À l'École normale supérieure où il entre après son service militaire en 1894, Albert Mathiez se distingue par ses opinions « avancées » et il se proclame socialiste. C'est alors que se manifeste son caractère violent, accentué encore à la suite d'un accident survenu en 1896 où il perd l'œil gauche. C'est également à cette époque qu'il commence à se spécialiser dans l'histoire révolutionnaire. Il rédige un mémoire sur les journées des 5 et 6 octobre 1789 et Gabriel Monod, directeur de la Revue historique, le publie dans son périodique.

Alphonse Aulard, titulaire de la chaire d'histoire de la Révolution à la Sorbonne, l'oriente vers l'histoire religieuse de la Révolution et lui demande de traiter La Théophilanthropie et le culte décadaire sous le Directoire, publié en 1904. Mathiez continue ses recherches sur l'histoire religieuse de la Révolution, particulièrement importante à une époque où le gouvernement français rompait avec le Saint-Siège et établissait la séparation des Églises et de l'État.

Mais, en 1907, les recherches de Mathiez prennent une autre orientation : il s'intéresse à Robespierre, fonde avec quelques historiens et hommes politiques la Société des études robespierristes et publie une revue, les Annales révolutionnaires (devenues Annales historiques de la Révolution française en 1924). Cette revue allait concurrencer celle que dirigeait Aulard, La Révolution française. C'est aussitôt la brouille entre Aulard et Mathiez. Le premier apparaît désormais comme le défenseur de Danton, le second comme le champion de Robespierre. Jusqu'en 1919, la polémique entre les deux historiens se cristallise autour de ce thème.

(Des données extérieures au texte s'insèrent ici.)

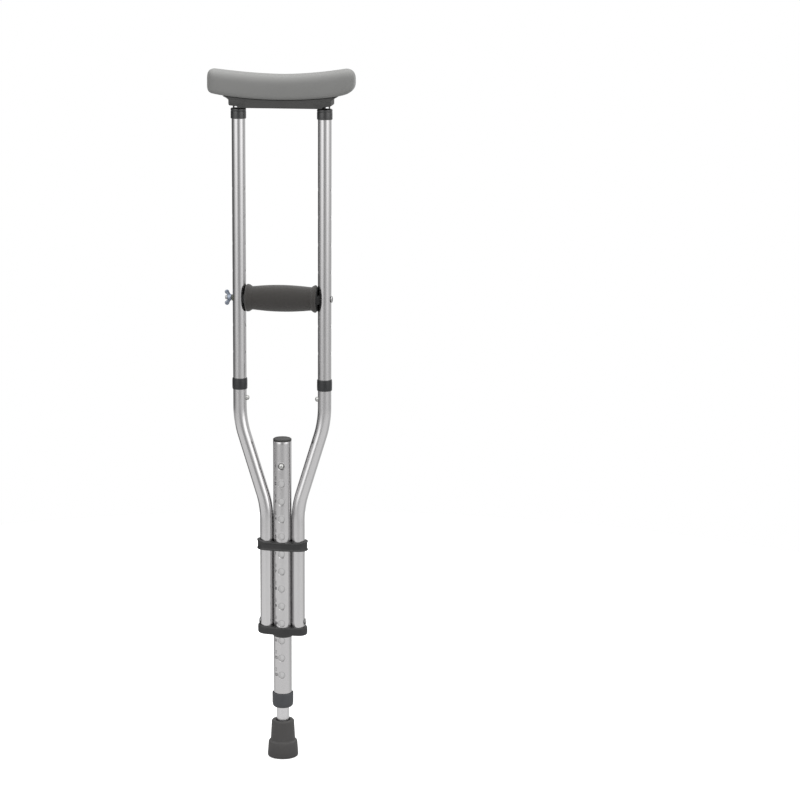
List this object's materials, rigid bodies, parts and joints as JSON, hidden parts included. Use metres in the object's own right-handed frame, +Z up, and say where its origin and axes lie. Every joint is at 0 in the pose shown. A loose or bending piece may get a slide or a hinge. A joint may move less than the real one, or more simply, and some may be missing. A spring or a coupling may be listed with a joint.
{
  "type": "underarm crutch",
  "caption": "Height-adjustable tubular underarm crutch with a padded saddle, movable handgrip, bent bows clamped to a telescoping leg and a rubber tip.",
  "frame": {"origin": "centre of the rubber tip's sole, on the floor", "axes": "+Z up along the leg tube; the crutch's plane is XZ, with the wing nut on the -X side; the height holes face -Y, the front"},
  "size_m": [0.2032, 0.048, 0.9816],
  "materials": {
    "anodised_aluminium": "satin anodised",
    "black_plastic": "moulded, fine texture",
    "saddle_plastic": "moulded, fine texture",
    "pad_foam": "matte moulded skin, fine grain",
    "grip_foam": "matte closed-cell foam",
    "tip_rubber": "matte rubber",
    "bright_steel": "bright zinc plated",
    "spring_steel": "plain spring steel"
  },
  "bodies": {
    "frame": {"underarm_pad": "pad_foam", "pad_saddle": "saddle_plastic", "upright_left": "anodised_aluminium", "upright_right": "anodised_aluminium", "top_collar_left": "black_plastic", "top_collar_right": "black_plastic", "mid_collar_left": "black_plastic", "mid_collar_right": "black_plastic", "bow_left": "anodised_aluminium", "bow_right": "anodised_aluminium", "rivet_left": "bright_steel", "rivet_right": "bright_steel", "upper_clamp": "black_plastic", "lower_yoke": "black_plastic", "leg_tube": "anodised_aluminium", "leg_cap": "black_plastic", "leg_bush": "black_plastic", "button_spring_left": "spring_steel", "button_spring_right": "spring_steel"},
    "handgrip": {"grip_sleeve": "grip_foam", "grip_core": "black_plastic", "grip_cup_left": "black_plastic", "grip_cup_right": "black_plastic", "grip_bolt": "bright_steel", "curved_washer": "black_plastic"},
    "wing_nut": {"wing_nut": "bright_steel"},
    "extension": {"extension_tube": "anodised_aluminium", "extension_guide": "black_plastic", "rubber_tip": "tip_rubber", "tip_washer": "bright_steel", "leg_button_spring": "spring_steel"},
    "leg_button": {"leg_button": "bright_steel"},
    "snap_left": {"snap_button_left": "bright_steel"},
    "snap_right": {"snap_button_right": "bright_steel"}
  },
  "joints": [
    {"name": "leg_extension", "type": "slide", "parent": "frame", "child": "extension", "axis": [0, 0, -1], "range_m": [0, 0.3048]},
    {"name": "leg_button_press", "type": "slide", "parent": "extension", "child": "leg_button", "axis": [0, 1, 0], "range_m": [0, 0.0045], "stiffness_N_per_m": 900, "deforming": ["leg_button_spring"]},
    {"name": "handgrip_height", "type": "slide", "parent": "frame", "child": "handgrip", "axis": [0, 0, 1], "range_m": [-0.0762, 0.1524]},
    {"name": "wing_nut_turn", "type": "hinge", "parent": "handgrip", "child": "wing_nut", "pos_m": [-0.0765, 0, 0.6644], "axis": [-1, 0, 0], "continuous": true},
    {"name": "snap_left_press", "type": "slide", "parent": "frame", "child": "snap_left", "axis": [-1, 0, 0], "range_m": [0, 0.0039], "stiffness_N_per_m": 900, "deforming": ["button_spring_left"]},
    {"name": "snap_right_press", "type": "slide", "parent": "frame", "child": "snap_right", "axis": [1, 0, 0], "range_m": [0, 0.0039], "stiffness_N_per_m": 900, "deforming": ["button_spring_right"]}
  ]
}
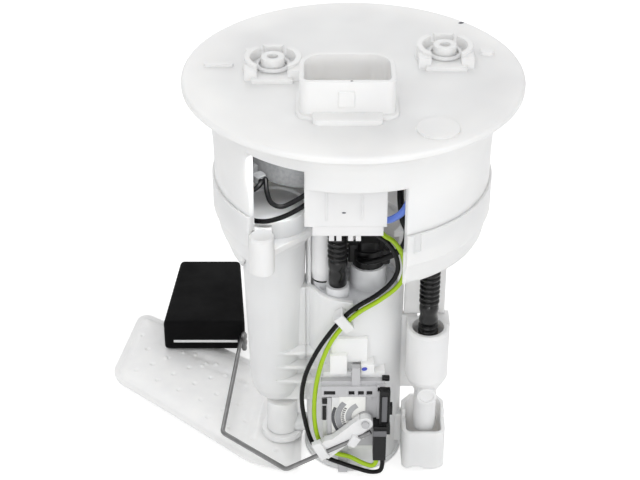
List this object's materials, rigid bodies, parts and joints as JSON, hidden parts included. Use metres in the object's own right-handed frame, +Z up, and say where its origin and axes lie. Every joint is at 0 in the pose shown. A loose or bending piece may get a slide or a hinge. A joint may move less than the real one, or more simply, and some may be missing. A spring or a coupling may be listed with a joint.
{
  "type": "electric fuel pump module",
  "caption": "In-tank electric fuel pump module: round flange with connector well and ports, pump and filter cases, level sender with float arm, hoses and strainer bag.",
  "frame": {"origin": "centre of the flange's seat face, where it rests on the tank's opening", "axes": "+Z up out of the tank, -Y towards the window with the harness plug, +X towards the jet tube"},
  "size_m": [0.2, 0.192, 0.2185],
  "materials": {
    "natural_plastic": "translucent natural white moulding",
    "white_plastic": "white moulding, satin",
    "grey_plastic": "light grey moulding",
    "gloss_grey": "glossy grey moulding",
    "dark_plastic": "dark conductive moulding",
    "black_plastic": "black moulding",
    "black_rubber": "black rubber",
    "steel": "drawn steel",
    "spring_steel": "spring wire",
    "brass": "plated brass",
    "magnet": "ferrite",
    "copper_core": "laminated core with windings",
    "carbon": "pressed carbon",
    "filter_paper": "pleated filter paper",
    "mesh": "woven nylon mesh",
    "ceramic": "white ceramic board",
    "resistor": "printed resistor ink",
    "float_foam": "closed-cell float",
    "wire_black": "black insulation",
    "wire_green": "yellow-green insulation",
    "wire_blue": "blue insulation"
  },
  "bodies": {
    "module": {"flange": "natural_plastic", "terminal_pins": "brass", "port_seals": "black_rubber", "upper_case": "natural_plastic", "harness_plug": "white_plastic", "terminal_block": "black_plastic", "outlet_manifold": "dark_plastic", "earth_boot": "dark_plastic", "supply_hose": "black_rubber", "return_hose": "black_rubber", "pump_case": "natural_plastic", "filter_case": "natural_plastic", "filter_cap": "grey_plastic", "filter_element": "filter_paper", "pump_holder": "gloss_grey", "pressure_regulator": "white_plastic", "regulator_ring": "black_rubber", "regulator_spring": "spring_steel", "pump_plug": "black_plastic", "pump_can": "steel", "outlet_bell": "black_plastic", "brushes": "carbon", "magnets": "magnet", "outlet_plate": "grey_plastic", "inlet_cover": "grey_plastic", "check_spring": "spring_steel", "pump_cushion": "black_rubber", "jet_tube": "white_plastic", "jet_nozzle": "grey_plastic", "scoop_cup": "natural_plastic", "suction_elbow": "natural_plastic", "strainer_frame": "white_plastic", "strainer_bag": "mesh", "sender_frame": "grey_plastic", "sender_board": "ceramic", "resistor_tracks": "resistor", "sender_plug": "black_plastic", "plug_latch": "grey_plastic", "wire_clip": "white_plastic", "sender_wire_black": "wire_black", "sender_wire_green": "wire_green", "blue_lead": "wire_blue", "pump_lead": "wire_black", "earth_leads": "wire_black"},
    "float_lever": {"sender_rotor": "white_plastic", "wiper": "brass", "float_arm": "steel", "float_block": "float_foam", "float_retainer": "white_plastic"},
    "motor_rotor": {"armature": "copper_core", "impeller": "carbon"},
    "check_poppet": {"check_valve": "black_rubber"},
    "relief_poppet": {"regulator_valve": "steel"}
  },
  "joints": [
    {"name": "float_swing", "type": "hinge", "parent": "module", "child": "float_lever", "pos_m": [0.007, -0.04, -0.1605], "axis": [0, 1, 0], "range_deg": [0, 45]},
    {"name": "motor_spin", "type": "hinge", "parent": "module", "child": "motor_rotor", "pos_m": [0.002, -0.006, -0.15], "axis": [0, 0, 1], "continuous": true},
    {"name": "check_lift", "type": "slide", "parent": "module", "child": "check_poppet", "axis": [0, 0, 1], "range_m": [0, 0.001], "stiffness_N_per_m": 60, "springref_m": -0.002, "deforming": ["check_spring"]},
    {"name": "relief_lift", "type": "slide", "parent": "module", "child": "relief_poppet", "axis": [0, 0, 1], "range_m": [0, 0.001], "stiffness_N_per_m": 400, "springref_m": -0.003, "deforming": ["regulator_spring"]}
  ]
}
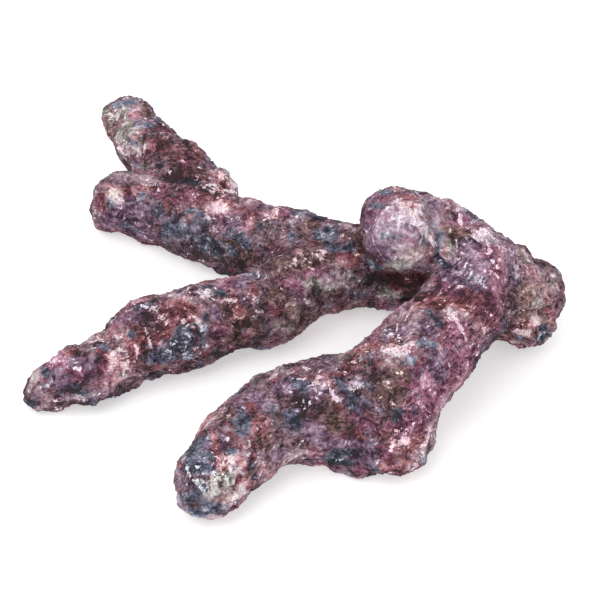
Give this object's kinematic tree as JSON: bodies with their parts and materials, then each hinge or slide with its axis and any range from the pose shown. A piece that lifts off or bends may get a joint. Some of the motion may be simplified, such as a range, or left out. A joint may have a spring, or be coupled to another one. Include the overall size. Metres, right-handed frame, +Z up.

Mathiez avait été nommé, en novembre 1911, professeur à la faculté des lettres de Besançon. Il la quitta pour celle de Dijon en novembre 1919. Sous l'influence de la guerre, et sans doute aussi après avoir lu l'Histoire socialiste de la Révolution française de Jaurès, il modifie sensiblement ses conceptions historiques et s'intéresse de plus en plus à l'histoire économique et sociale de la Révolution. Il exprimera ses idées nouvelles dans La Vie chère et le mouvement social sous la Terreur, publié seulement en 1927, mais qui marquait une étape importante pour les recherches d'histoire révolutionnaire. Dès 1922, toutefois, il publiait le premier volume d'une grande synthèse sur La Révolution française, le deuxième étant publié en 1924, le troisième en 1927. La Réaction thermidorienne, qui lui faisait suite, parut dans un autre format en 1929 ; la première partie, la seule rédigée, du Directoire fut publiée après sa mort par Jacques Godechot en 1934. C'est dans ce grand ouvrage que Mathiez exprime le plus complètement ses idées, fort influencées par le matérialisme historique, mais encore très sensibles à l'histoire des événements.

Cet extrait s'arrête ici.